Directions for this task: In the data, extract each line that holds the string "points".

Source data:
—————
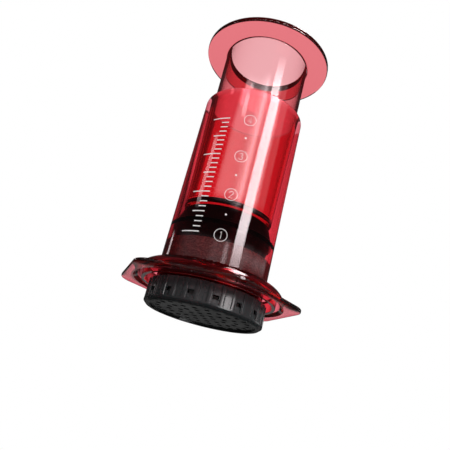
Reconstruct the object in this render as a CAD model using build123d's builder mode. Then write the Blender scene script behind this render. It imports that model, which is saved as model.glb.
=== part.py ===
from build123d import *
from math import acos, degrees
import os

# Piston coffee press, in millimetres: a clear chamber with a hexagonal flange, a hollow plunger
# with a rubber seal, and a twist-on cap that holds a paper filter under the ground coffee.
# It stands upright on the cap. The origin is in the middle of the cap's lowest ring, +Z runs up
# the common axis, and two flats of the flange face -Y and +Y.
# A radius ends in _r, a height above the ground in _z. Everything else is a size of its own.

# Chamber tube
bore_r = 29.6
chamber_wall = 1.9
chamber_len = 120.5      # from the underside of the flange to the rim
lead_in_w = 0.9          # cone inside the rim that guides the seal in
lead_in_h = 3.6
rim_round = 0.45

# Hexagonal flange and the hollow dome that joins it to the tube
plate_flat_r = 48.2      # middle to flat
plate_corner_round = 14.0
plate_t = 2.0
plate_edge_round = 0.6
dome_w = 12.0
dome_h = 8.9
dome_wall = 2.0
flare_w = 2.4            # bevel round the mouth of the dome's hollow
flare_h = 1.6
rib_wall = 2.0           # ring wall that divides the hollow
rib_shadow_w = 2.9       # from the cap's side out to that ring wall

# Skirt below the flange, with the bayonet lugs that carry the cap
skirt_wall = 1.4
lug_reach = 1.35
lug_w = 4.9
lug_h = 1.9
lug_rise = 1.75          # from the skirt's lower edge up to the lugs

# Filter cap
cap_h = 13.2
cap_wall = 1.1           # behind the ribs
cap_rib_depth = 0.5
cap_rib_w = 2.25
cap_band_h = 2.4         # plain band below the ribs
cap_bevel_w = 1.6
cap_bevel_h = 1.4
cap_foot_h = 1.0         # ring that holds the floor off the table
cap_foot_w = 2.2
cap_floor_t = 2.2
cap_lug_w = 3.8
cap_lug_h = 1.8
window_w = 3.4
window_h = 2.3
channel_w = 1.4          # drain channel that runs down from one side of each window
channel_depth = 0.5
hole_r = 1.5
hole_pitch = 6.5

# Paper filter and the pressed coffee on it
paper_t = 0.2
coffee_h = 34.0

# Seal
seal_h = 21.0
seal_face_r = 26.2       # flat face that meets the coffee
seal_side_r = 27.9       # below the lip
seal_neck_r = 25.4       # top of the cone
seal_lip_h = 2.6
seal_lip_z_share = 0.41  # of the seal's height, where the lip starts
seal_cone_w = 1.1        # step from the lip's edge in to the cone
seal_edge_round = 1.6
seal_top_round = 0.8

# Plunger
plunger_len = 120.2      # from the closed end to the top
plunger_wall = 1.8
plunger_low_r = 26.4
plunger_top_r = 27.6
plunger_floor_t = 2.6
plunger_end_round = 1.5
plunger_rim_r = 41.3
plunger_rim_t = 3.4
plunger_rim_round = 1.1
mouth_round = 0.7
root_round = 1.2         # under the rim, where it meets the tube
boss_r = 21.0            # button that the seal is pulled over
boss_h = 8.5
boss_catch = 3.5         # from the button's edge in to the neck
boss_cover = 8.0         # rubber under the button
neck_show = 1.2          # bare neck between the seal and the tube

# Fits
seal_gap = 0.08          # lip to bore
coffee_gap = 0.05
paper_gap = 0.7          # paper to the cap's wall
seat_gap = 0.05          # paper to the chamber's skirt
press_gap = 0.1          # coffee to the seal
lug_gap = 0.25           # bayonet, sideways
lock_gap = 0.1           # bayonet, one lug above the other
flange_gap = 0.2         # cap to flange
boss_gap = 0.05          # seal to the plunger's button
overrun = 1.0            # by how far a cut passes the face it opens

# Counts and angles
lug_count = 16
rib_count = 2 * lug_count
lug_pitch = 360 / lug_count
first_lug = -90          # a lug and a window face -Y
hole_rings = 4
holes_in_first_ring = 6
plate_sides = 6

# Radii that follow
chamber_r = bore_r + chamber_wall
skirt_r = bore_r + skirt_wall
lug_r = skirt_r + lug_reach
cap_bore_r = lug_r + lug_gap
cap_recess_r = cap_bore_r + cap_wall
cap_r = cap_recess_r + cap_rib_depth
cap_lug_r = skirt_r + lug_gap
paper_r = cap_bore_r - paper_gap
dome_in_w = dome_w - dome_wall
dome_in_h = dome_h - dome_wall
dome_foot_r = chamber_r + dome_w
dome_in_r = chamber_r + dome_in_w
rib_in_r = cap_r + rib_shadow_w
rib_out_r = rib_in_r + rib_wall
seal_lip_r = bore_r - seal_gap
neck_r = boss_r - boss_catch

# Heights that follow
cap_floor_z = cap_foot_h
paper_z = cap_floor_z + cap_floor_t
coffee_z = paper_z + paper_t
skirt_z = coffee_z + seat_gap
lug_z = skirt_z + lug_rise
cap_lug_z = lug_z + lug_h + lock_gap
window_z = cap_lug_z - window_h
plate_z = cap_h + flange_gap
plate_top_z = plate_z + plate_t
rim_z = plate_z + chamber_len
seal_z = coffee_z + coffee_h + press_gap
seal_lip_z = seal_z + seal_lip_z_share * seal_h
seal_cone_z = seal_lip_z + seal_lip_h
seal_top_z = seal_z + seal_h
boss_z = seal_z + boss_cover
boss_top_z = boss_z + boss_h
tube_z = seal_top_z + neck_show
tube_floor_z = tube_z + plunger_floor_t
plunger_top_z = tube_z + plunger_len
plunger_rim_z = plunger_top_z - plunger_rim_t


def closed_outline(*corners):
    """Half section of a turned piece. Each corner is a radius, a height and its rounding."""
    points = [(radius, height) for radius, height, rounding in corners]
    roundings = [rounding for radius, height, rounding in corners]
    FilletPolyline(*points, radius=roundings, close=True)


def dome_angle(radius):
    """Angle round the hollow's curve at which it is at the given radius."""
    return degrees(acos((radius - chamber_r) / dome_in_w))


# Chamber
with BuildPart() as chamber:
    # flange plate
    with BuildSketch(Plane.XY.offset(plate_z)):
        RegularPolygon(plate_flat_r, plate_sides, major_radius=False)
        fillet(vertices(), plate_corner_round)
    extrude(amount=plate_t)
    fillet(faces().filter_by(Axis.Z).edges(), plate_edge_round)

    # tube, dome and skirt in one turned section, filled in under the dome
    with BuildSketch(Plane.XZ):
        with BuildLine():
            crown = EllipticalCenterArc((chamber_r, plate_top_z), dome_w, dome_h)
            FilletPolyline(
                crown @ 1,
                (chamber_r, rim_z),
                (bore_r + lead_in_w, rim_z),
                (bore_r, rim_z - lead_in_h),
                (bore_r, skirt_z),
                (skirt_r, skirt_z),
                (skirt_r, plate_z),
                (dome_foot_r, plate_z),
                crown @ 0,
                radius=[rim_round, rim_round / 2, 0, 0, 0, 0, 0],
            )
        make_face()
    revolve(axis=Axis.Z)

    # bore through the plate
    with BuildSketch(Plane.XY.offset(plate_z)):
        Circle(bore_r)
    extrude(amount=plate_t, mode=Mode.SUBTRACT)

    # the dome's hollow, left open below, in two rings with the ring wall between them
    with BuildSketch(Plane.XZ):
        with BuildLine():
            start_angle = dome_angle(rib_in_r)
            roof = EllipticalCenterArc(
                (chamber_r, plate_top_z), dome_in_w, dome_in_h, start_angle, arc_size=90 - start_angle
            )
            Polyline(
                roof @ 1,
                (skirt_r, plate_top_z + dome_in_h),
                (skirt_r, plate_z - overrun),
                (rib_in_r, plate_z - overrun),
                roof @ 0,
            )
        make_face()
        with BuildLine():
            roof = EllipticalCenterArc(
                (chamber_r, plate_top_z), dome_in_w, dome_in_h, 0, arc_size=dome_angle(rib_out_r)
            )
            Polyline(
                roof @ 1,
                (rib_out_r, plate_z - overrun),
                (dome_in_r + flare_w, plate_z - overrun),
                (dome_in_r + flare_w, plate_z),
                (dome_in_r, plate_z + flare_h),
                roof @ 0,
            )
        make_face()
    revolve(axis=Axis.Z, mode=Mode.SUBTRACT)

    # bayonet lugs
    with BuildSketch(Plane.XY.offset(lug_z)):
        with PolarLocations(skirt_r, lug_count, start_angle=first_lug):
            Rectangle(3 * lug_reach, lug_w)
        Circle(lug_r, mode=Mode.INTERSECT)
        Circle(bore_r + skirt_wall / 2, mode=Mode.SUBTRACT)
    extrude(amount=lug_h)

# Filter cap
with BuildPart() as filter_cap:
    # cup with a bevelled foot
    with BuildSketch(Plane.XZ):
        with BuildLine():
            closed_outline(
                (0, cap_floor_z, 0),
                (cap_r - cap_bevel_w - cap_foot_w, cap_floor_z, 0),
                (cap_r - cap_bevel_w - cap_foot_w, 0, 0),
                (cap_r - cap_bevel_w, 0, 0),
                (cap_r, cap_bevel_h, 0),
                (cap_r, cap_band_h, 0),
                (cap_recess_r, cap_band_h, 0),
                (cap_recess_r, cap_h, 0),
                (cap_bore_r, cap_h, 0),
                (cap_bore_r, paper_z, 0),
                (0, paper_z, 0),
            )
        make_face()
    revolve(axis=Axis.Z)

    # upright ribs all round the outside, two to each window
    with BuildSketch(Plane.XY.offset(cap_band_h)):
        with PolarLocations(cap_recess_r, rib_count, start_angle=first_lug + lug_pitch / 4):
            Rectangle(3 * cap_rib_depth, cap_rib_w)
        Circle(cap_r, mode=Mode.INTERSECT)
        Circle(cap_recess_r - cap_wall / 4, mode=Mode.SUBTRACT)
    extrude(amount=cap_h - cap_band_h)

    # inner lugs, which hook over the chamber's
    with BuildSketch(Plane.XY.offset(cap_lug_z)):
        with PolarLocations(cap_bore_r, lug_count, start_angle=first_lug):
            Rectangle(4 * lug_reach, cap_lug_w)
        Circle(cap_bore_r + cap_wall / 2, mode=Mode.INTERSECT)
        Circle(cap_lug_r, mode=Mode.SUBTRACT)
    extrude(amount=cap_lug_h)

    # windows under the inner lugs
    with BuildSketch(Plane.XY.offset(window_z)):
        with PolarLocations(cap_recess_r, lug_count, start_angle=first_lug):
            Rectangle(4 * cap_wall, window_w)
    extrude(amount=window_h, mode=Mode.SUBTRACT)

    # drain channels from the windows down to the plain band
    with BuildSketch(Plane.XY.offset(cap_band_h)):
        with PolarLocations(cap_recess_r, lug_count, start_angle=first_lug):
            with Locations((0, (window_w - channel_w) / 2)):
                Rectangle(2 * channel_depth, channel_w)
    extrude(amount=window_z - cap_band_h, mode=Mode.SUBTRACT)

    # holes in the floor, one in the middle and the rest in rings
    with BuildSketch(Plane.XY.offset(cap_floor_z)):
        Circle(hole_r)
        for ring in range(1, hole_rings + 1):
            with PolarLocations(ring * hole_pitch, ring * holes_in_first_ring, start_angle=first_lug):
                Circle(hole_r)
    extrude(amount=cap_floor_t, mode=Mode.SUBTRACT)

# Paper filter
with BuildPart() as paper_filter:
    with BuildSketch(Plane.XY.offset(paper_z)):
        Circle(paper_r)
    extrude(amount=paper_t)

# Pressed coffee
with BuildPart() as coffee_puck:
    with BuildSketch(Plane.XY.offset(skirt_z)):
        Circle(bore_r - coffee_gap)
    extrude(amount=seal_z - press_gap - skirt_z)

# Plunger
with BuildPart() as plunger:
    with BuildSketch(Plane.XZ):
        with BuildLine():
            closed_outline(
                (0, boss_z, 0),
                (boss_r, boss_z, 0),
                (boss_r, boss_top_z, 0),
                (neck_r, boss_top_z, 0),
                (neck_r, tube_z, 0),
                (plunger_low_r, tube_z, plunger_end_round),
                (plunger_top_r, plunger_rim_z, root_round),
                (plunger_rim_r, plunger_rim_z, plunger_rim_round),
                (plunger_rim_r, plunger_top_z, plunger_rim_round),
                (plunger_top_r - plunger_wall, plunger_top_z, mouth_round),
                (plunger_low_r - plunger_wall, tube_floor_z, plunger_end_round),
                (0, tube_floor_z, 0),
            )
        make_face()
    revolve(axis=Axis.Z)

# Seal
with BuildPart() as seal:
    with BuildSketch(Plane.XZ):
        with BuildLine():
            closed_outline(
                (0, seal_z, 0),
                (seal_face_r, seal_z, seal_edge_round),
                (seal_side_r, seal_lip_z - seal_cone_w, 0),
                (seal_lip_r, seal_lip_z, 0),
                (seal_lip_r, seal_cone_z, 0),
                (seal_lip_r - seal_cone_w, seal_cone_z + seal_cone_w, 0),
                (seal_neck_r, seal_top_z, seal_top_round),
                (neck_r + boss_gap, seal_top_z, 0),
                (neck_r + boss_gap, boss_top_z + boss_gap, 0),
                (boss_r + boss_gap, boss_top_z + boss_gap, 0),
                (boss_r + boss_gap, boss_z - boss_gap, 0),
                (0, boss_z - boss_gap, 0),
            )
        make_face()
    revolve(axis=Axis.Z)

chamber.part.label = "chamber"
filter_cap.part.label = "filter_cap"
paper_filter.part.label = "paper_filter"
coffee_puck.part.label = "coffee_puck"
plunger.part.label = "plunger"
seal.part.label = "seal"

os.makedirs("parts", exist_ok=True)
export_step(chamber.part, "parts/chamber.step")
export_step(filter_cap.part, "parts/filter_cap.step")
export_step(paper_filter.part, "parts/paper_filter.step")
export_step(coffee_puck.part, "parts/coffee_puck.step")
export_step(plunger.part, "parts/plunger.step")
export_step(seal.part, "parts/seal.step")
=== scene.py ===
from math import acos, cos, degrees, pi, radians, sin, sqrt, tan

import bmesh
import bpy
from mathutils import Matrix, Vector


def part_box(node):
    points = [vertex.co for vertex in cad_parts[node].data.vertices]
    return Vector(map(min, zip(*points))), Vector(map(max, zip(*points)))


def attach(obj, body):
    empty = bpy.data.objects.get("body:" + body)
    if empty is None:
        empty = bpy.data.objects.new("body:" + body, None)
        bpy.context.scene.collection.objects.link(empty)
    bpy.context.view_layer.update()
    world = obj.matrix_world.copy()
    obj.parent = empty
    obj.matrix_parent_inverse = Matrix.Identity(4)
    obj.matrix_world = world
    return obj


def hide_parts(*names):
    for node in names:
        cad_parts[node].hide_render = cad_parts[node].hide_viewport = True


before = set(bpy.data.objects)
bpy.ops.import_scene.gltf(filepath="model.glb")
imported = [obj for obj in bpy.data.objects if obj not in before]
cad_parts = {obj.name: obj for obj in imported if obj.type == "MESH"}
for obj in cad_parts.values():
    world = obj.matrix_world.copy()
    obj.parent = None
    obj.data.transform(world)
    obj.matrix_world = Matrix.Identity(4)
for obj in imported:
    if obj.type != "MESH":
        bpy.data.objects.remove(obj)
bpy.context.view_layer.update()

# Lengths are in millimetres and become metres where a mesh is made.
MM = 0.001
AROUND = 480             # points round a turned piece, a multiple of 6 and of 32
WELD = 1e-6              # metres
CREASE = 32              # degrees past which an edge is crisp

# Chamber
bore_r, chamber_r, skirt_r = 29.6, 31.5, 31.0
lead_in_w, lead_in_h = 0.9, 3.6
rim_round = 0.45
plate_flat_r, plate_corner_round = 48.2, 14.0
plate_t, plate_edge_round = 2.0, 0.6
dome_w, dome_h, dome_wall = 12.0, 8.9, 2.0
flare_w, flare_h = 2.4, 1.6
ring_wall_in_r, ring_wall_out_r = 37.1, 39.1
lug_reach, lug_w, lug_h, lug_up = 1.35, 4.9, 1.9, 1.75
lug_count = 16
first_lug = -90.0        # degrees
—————
Response to this task:
    points = [(radius, height) for radius, height, rounding in corners]
    FilletPolyline(*points, radius=roundings, close=True)
    points = [vertex.co for vertex in cad_parts[node].data.vertices]
    return Vector(map(min, zip(*points))), Vector(map(max, zip(*points)))
AROUND = 480             # points round a turned piece, a multiple of 6 and of 32